Sure, during the course of a day you may, and it is okay to, toss up a quick prayer here and there very informal like, because not only is God our Creator, Lover, and King, but He is also our Father. And a Father can be approached at any time, and a Father such as ours loves to spend time with His children.
Prayer is not simply a religious thing, but it is more of a relational thing.
165 ¶ Great peace have they which love thy law: and nothing shall offend them.
I love this verse and quote it often, if someone is truly Torah Obedient, then nothing will offend them, because they have the wisdom pf the Torah on their side. I see all too often religious people who call themselves brothers and sisters in the spirit, getting all bent out of shape when someone tries to give them genuine, loving, constructive criticism. Or maybe they may get offended because they disagree on the color of carpet that should be in the sanctuary! Some translations say “nothing will make them stumble”, well, same result, because they have the wisdom of the Torah on their side, they will see pit falls and stumbling blocks before they reach them, it also says in this Psalm that the Torah (Word) is a lamp unto my feet and a light unto my path, this is another reason if we love and keep the Torah we will not falter. If you know and keep Torah, you will, as this verse says, have “Shalom Gadol” Great Peace. See Matt. 11:6, 24:10
166 ¶ LORD, I have hoped for thy salvation (Yeshua), and done thy commandments.
Since Yeshua is the Living Torah, His Commandments is no different from the Torah itself.

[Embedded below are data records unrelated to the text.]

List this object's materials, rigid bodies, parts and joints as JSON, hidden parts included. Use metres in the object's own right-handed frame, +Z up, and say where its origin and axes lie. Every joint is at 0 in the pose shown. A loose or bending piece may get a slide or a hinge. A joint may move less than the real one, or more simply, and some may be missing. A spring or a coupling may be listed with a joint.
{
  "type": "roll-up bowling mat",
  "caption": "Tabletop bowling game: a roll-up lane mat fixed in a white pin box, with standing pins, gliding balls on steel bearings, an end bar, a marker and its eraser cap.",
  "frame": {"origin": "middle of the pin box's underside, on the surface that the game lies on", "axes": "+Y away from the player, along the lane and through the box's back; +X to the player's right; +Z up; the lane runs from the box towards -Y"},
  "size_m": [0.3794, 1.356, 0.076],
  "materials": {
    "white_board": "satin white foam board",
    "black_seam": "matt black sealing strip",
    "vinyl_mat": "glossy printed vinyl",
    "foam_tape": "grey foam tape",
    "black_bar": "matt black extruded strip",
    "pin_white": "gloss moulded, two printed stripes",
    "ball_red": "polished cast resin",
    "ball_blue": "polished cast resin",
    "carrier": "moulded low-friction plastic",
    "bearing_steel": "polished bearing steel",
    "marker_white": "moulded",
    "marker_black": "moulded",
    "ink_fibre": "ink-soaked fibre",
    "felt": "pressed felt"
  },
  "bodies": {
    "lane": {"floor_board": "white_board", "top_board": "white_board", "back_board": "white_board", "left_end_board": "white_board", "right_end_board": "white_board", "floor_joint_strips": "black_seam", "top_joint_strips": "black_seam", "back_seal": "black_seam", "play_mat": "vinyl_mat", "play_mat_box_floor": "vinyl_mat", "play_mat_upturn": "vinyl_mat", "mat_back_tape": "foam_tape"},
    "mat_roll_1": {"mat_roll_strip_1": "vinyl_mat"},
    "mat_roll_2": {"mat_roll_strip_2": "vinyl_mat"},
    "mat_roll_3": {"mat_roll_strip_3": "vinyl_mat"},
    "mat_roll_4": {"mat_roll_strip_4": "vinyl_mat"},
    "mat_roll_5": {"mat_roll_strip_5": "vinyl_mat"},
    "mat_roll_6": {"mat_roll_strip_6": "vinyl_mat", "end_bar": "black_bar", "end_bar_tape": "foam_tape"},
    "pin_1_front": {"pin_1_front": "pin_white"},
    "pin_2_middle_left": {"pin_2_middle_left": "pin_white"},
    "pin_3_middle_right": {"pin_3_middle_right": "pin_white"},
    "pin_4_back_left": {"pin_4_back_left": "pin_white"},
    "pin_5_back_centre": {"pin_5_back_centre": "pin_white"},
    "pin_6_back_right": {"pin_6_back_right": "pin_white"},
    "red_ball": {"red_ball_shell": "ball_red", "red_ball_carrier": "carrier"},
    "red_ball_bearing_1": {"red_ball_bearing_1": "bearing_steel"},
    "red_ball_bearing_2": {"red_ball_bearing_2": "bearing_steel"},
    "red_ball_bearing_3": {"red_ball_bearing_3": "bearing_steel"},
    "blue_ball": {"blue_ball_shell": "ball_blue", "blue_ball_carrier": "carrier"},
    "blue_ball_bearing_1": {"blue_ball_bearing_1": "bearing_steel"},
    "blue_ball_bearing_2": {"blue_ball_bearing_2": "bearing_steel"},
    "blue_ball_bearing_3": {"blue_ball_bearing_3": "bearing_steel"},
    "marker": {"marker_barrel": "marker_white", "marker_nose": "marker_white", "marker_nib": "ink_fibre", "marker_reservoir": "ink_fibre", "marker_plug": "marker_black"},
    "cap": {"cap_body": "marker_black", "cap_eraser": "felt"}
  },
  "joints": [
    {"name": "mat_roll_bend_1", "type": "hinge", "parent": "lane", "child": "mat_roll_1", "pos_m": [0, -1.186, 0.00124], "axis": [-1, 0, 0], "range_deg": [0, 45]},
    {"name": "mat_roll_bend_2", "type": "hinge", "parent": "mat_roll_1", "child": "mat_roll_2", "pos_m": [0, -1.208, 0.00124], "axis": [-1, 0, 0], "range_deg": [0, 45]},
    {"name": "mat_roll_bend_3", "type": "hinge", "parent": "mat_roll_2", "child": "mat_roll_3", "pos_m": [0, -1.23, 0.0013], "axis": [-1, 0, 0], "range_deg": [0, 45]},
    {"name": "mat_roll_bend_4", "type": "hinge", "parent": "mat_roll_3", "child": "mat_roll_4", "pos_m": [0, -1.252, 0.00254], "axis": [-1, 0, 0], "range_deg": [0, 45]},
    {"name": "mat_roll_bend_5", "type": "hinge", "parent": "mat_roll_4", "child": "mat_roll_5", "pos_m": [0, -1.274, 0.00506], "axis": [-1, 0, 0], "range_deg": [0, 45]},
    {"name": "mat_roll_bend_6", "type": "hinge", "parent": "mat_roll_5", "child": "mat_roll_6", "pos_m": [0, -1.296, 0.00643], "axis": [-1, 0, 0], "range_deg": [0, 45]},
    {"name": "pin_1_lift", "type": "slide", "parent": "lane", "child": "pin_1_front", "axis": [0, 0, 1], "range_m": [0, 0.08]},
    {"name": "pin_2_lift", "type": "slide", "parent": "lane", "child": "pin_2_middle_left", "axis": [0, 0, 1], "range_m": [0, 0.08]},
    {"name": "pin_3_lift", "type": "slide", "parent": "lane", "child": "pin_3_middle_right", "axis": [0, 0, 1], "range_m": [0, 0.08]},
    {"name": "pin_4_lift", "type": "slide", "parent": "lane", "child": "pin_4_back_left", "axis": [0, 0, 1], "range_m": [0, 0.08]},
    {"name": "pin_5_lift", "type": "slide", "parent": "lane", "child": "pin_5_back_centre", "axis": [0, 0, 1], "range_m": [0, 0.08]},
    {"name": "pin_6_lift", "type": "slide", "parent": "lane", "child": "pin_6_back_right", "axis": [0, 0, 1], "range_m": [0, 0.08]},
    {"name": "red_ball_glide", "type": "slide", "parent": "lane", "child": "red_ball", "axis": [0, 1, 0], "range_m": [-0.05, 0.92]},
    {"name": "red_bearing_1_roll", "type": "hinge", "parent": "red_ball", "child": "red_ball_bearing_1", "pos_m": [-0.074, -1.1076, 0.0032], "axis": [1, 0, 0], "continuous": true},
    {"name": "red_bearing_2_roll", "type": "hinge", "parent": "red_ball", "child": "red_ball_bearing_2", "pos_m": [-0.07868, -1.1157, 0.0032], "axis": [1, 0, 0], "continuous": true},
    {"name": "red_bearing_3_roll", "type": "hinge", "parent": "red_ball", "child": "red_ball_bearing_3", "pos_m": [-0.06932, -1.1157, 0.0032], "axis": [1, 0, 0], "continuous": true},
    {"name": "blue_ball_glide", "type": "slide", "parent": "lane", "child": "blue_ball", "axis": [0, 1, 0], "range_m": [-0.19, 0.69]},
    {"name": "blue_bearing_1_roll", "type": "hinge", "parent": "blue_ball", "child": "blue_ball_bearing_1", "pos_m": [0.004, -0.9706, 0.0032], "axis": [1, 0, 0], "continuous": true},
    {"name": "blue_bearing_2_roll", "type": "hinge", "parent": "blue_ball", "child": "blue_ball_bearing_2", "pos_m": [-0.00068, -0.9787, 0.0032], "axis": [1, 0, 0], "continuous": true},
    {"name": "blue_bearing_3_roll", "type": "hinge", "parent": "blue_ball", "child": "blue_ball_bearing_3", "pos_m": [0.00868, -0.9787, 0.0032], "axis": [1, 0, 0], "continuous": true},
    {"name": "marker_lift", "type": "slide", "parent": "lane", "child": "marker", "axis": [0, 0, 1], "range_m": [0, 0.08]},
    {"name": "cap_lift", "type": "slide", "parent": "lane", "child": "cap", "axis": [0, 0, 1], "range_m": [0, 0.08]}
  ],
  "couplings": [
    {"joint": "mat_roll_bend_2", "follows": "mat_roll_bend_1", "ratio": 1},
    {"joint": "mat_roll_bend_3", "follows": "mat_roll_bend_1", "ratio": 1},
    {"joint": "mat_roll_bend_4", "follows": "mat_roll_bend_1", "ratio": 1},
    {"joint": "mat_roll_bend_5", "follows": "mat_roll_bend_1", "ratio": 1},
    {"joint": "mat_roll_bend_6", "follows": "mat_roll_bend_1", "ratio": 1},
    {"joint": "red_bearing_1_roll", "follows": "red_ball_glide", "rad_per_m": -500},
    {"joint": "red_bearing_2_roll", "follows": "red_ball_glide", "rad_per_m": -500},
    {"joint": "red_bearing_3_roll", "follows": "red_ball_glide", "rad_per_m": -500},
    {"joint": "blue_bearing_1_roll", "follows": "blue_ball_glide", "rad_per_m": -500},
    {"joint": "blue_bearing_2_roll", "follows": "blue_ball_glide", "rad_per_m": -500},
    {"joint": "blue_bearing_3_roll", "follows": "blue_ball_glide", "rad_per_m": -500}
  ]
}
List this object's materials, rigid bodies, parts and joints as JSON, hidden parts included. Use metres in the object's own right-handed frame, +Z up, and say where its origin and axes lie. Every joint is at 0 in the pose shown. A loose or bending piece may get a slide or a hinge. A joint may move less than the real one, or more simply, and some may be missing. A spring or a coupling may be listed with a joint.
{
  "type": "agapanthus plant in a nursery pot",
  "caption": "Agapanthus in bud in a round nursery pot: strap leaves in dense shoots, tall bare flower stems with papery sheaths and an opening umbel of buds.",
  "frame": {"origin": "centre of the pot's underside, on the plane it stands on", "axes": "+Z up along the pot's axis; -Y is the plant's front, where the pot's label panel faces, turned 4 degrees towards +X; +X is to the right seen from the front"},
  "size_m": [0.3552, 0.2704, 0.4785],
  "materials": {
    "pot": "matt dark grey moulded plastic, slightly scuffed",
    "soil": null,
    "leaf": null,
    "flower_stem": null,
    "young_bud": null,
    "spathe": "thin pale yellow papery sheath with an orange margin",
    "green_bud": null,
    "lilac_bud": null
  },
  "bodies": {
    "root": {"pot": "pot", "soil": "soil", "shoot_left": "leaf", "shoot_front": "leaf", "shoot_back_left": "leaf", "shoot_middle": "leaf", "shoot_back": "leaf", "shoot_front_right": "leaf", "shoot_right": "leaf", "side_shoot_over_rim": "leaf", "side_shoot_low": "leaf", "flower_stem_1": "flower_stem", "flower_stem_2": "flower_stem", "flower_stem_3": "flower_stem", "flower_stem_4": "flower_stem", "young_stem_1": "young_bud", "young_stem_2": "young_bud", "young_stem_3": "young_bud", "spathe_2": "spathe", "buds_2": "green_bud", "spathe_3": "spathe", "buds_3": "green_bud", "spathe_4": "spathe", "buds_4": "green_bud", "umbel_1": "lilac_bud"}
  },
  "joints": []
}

Since God and Yeshua are One, since they are Father and Son, Yeshua’s Commandments are the same as the Fathers, and here we see that that is the Torah.
167 ¶ My soul hath kept thy testimonies; and I love them exceedingly.
168 I have kept thy precepts and thy testimonies: for all my ways are before thee.
David is not afraid to make this “grandeous” statement, he asks God to check him on it and to see if he hasn’t done his best to adhere to the Torah wholeheartedly.
“Abba ADONAI God, make me beautifully majestic like You so as to rightfully and humbly carry myself as a beautiful majestic ambassador for You in all I do. In Yeshua’s Name Ameyn.”